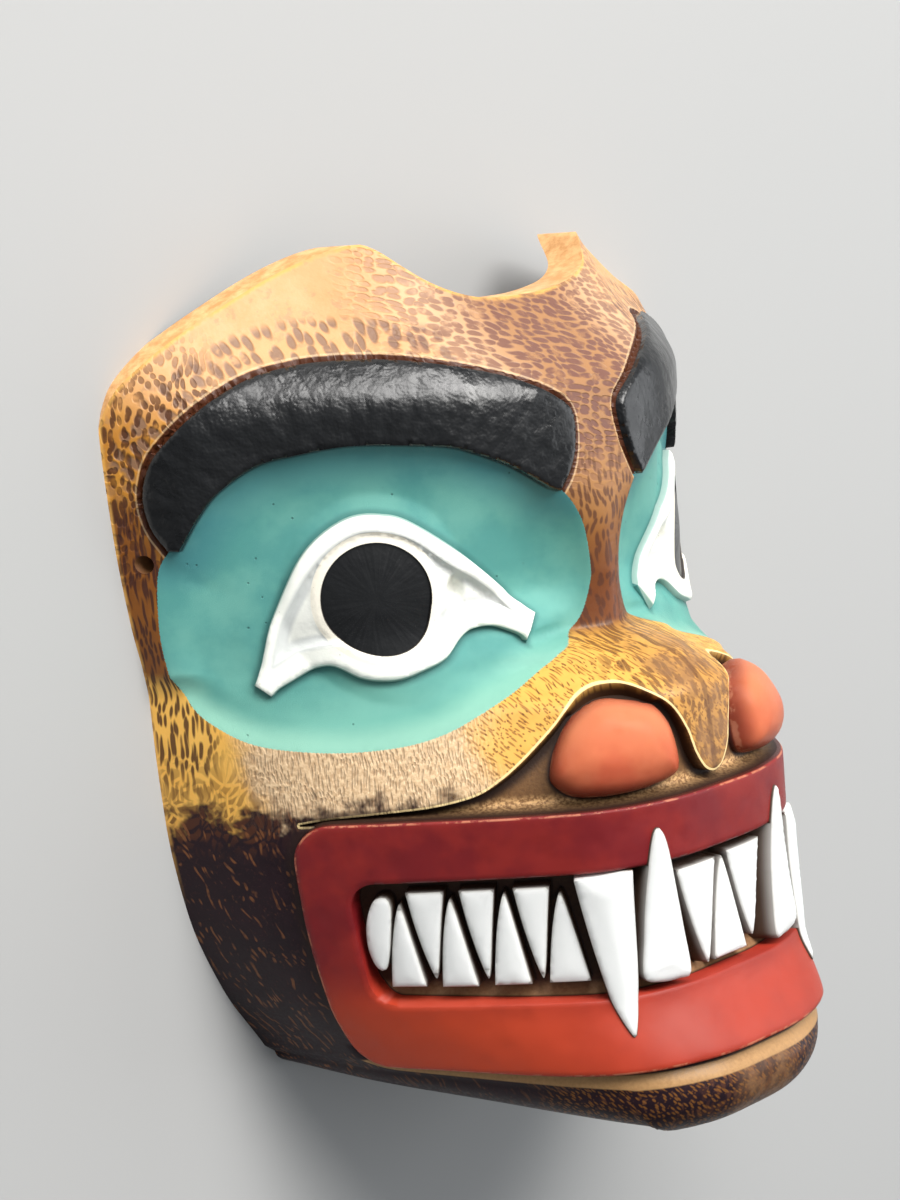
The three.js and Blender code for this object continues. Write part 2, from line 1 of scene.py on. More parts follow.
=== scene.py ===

--

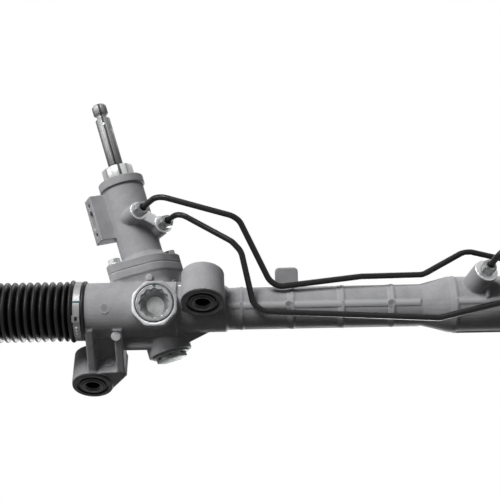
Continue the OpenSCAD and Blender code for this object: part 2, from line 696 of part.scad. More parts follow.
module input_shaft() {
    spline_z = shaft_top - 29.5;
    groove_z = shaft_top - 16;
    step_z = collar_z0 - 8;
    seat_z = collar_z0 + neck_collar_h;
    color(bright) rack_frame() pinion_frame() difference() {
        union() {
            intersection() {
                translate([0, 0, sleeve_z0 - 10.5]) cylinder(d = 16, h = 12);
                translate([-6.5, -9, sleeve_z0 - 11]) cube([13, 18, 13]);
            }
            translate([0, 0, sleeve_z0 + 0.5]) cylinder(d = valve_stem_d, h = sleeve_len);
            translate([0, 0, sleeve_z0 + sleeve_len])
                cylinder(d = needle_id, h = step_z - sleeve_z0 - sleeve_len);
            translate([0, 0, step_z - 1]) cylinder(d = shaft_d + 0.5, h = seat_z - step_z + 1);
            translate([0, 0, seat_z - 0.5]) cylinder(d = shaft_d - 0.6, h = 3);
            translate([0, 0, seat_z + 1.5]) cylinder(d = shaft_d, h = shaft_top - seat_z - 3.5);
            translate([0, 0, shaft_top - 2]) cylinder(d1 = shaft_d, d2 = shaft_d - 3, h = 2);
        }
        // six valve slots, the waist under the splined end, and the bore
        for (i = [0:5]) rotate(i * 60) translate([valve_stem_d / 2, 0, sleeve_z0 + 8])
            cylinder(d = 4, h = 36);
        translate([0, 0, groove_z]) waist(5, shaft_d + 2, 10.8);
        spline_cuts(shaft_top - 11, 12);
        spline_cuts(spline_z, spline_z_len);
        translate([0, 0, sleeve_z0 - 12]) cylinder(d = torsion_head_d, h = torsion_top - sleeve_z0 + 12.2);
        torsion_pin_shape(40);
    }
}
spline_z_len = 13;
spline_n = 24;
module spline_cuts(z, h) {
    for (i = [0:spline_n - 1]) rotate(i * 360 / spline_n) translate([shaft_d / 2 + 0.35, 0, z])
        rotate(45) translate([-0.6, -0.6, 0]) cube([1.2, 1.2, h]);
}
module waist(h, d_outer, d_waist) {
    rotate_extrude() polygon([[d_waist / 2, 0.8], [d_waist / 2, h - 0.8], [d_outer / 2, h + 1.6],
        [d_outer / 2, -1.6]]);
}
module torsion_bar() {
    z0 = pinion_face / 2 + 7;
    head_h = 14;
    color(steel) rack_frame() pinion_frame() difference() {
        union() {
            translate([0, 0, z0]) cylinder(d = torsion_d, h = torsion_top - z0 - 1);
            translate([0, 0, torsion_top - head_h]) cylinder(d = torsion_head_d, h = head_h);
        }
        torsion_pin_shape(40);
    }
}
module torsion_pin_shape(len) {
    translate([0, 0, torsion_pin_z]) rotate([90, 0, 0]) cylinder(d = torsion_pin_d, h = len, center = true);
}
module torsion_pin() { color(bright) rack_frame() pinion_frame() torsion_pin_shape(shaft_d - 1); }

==

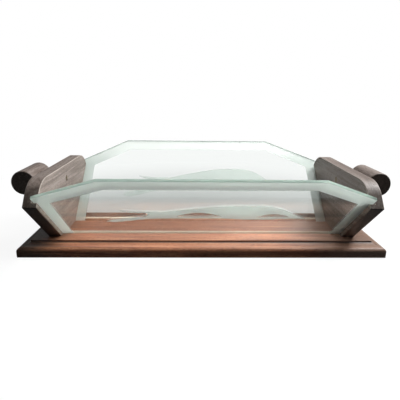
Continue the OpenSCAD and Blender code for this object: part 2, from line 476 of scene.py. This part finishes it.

**Stated exercise**
Collect the lines of the records that include the string "this".

**Response below**
The three.js and Blender code for this object continues. Write part 2, from line 1 of scene.py on. More parts follow.
Continue the OpenSCAD and Blender code for this object: part 2, from line 696 of part.scad. More parts follow.
Continue the OpenSCAD and Blender code for this object: part 2, from line 476 of scene.py. This part finishes it.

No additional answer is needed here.